While things are stressful, there are also moments of such beauty. Spring has come to Birmingham, bursts of color everywhere after what has seemed to be such a long winter. My heart soars as my beloved irises have begun to bloom. I look forward each year to their arrival as they come in stages; first the white, then the purple, the yellow, and the last will be the gorgeous indigo.
I got to have a few precious hours working in what I call my ‘Secret Garden’ at the back of our property. Dan is the green thumb of our family, but there is something magical about my garden and flowers and plants thrive there- even with me as their guardian. There is something about bonding with my home by digging in the soil and making things more beautiful that brings me such contentment. Marley is the perfect gardening companion, her gentle presence so calming.

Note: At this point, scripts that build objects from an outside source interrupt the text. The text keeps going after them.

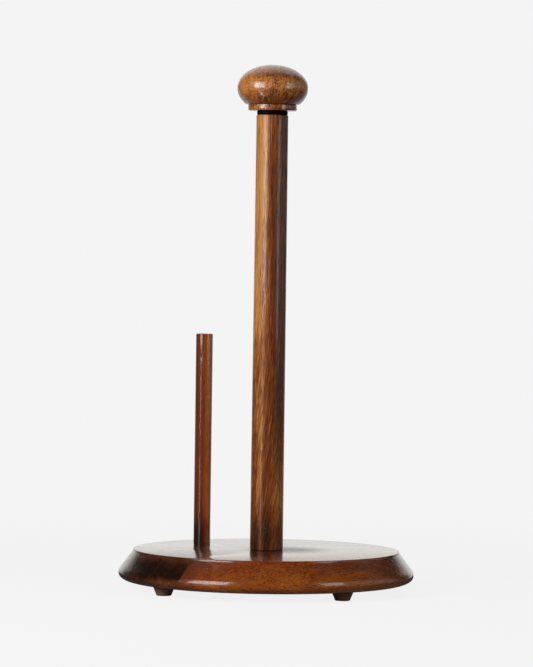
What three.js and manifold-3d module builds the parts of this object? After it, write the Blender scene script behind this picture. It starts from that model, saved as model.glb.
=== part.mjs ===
// A countertop paper towel holder turned in acacia. A round base, glued up from
// three boards, carries a tall post for the roll and a slim side rod that keeps the
// loose end of the paper in place. A ball knob screws onto the post and comes off
// to load a roll. Four tapered rubber feet are screwed under the base.
//
// Millimetres, +Z up. The origin is on the table under the middle of the base. The
// side rod stands towards -X, and the boards and their grain run along Y.

import * as THREE from 'three'
import { mergeVertices } from 'three/addons/utils/BufferGeometryUtils.js'
import Module from 'manifold-3d'

const wasm = await Module()
wasm.setup()

// ---- Driving dimensions ----

// Base
const baseRadius = 95.25          // at its widest, which is low down on the edge
const baseThickness = 20.5
const widestAboveUnderside = 4.7
const undersideRoundWidth = 8.5   // how far the rounding under the edge reaches in
const widestRound = 6.7           // turns the bevel upright at the widest place
const bevelRunPerDrop = 0.75      // how far the bevel moves out for each mm down
const lipHeight = 1.1             // upright lip round the flat top
const lipEdgeRound = 0.5
const rodSideSeam = 34            // glue seams between the boards, from the centre
const outerSeam = 30
const glueLine = 0.2

// Post, for the roll
const postFootRadius = 10.7
const postTopRadius = 10.3
const postLength = 280.4          // takes a roll 279.4 mm (11 in) tall
const postEdgeRound = 0.6

// Side rod, for the loose end of the paper
const rodRadius = 5.55
const rodFromCentre = 71.5
const rodHeight = 137.7           // above the base
const rodSocketDepth = 12
const rodEdgeRound = 0.8

// Knob
const knobRadius = 22.9
const knobUpperHeight = 15        // from the widest place to the top
const knobLowerHeight = 10.5      // from the widest place down to the collar
const knobLowerCurve = 16         // upright half-axis of the curve below the widest place
const collarRadius = 15.7
const collarHeight = 4.2
const collarEdgeRound = 0.9
const collarGroove = 0.6          // groove between the collar and the ball

// Rubber washer under the knob
const knobWasherRadius = 9.9
const knobWasherThickness = 2.7
const knobWasherEdgeRound = 0.8

// Hanger bolt in the knob and the brass insert that it screws into
const boltRadius = 4              // M8
const boltPitch = 1.25
const boltThreadDepth = 0.65
const boltTurnsHeld = 10          // turns of thread inside the insert
const boltWoodEndLength = 14      // coarse end, glued into the knob
const boltWoodEndRadius = 3.6
const boltWoodEndPitch = 2.5
const boltWoodEndThreadDepth = 0.8
const insertWall = 1.5            // from the bolt's crests to the insert's ridges
const insertRidgeHeight = 0.6
const insertRidges = 4
const insertBelowPostTop = 0.3
const roomUnderBolt = 2.5

// Screw and washer that hold the post to the base
const postScrewRadius = 2.4
const postScrewPitch = 2.4
const postScrewThreadDepth = 0.7
const postScrewLength = 48        // under its head
const postScrewHeadRadius = 4.6
const postScrewHeadHeight = 3.2
const postWasherRadius = 8
const postWasherThickness = 1.2
const counterboreDepth = 6

// Feet, each with a steel washer and a screw inside
const footHeight = 5.5
const footTopRadius = 6.8
const footBottomRadius = 5
const footEdgeRound = 0.8
const footFromCentre = 80.5
const footFloorThickness = 1.7    // rubber between the washer and the base
const footWasherThickness = 0.7
const footWasherRadius = 2.9
const footScrewRadius = 1.6
const footScrewPitch = 1.3
const footScrewThreadDepth = 0.45
const footScrewIntoBase = 7
const footScrewHeadRadius = 2.6
const footScrewHeadHeight = 1.5

// Fits
const drilledGap = 0.3            // round a screw, washer or insert in its hole
const glueGap = 0.2               // round the side rod in its socket
const runningGap = 0.1            // between the rubber washer and what it meets

// Facets round each size of turned piece
const baseSides = 72
const knobSides = 40
const postSides = 36
const smallSides = 24
const threadSides = 12
const footScrewSides = 8

// ---- Values worked out from the driving dimensions ----

const underside = footHeight
const baseTop = underside + baseThickness
const postTop = baseTop + postLength
const collarBottom = postTop + knobWasherThickness
const collarTop = collarBottom + collarHeight
const knobWidest = collarTop + knobLowerHeight
const boltTravel = boltTurnsHeld * boltPitch
const insertRadius = boltRadius + insertWall
const insertTop = postTop - insertBelowPostTop
const insertBottom = insertTop - boltTravel
const postHoleBottom = insertBottom - roomUnderBolt
const postScrewHole = postScrewRadius + drilledGap
const counterboreTop = underside + counterboreDepth
const postScrewSeat = counterboreTop - postWasherThickness

// ---- Materials ----

function wood(color) {
  return new THREE.MeshStandardMaterial({ color, roughness: 0.32, metalness: 0 })
}

const darkBoard = wood('#5a2f1b')
const lightBoard = wood('#8a4a26')
const postWood = wood('#7a4a2b')
const rodWood = wood('#74381c')
const knobWood = wood('#7d4a2c')
const rubber = new THREE.MeshStandardMaterial({ color: '#1d1714', roughness: 0.75, metalness: 0 })
const brass = new THREE.MeshStandardMaterial({ color: '#b08a45', roughness: 0.35, metalness: 1 })
const steel = new THREE.MeshStandardMaterial({ color: '#a9abad', roughness: 0.35, metalness: 1 })

// ---- Shape helpers ----

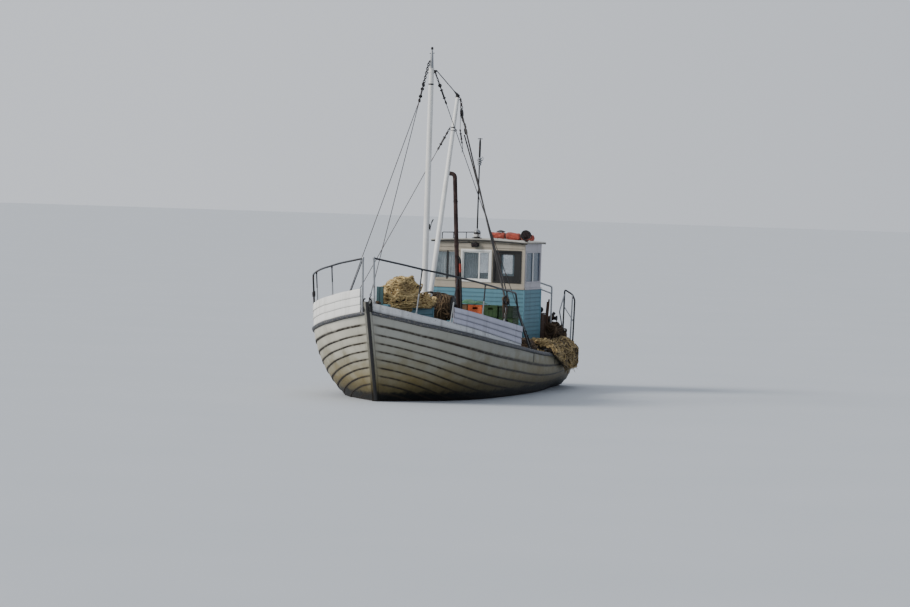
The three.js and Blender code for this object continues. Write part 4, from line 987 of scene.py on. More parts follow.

I feel hope in the air as the world reawakens with color bursting everywhere in riotous joy. It’s a time of change, of rebirth, second chances. I’m hoping that I will have my own rebirth, reclaiming the best, most healthy version of myself. Right now there is a scrim between me and my goals, I can see them through a gauzy curtain, opaque at first, but the light shines through it and things become clear, filled with possibilities. I’m so ready to check back in, to bloom right along with my irises.
I’m so glad to hear that there is hope and calm and even joy back in your life. The iris you photographed remind me of my grandmother’s iris – the same purple and yellow variety. We are all attempting to cultivate our “secret gardens” and some have more luck than others. And it is all luck in this metaphorical life’s garden….
The purple and yellow iris is so pretty. There are so many in our old neighborhood, planted long ago. Thank you for your kind words. ❤️
It is such a journey, depression and anxiety, and changing meds, for a while is madness. Suddenly you are not you until everything settles in. Hang in there, your true spirit is of the iris and it will return, as sure as spring.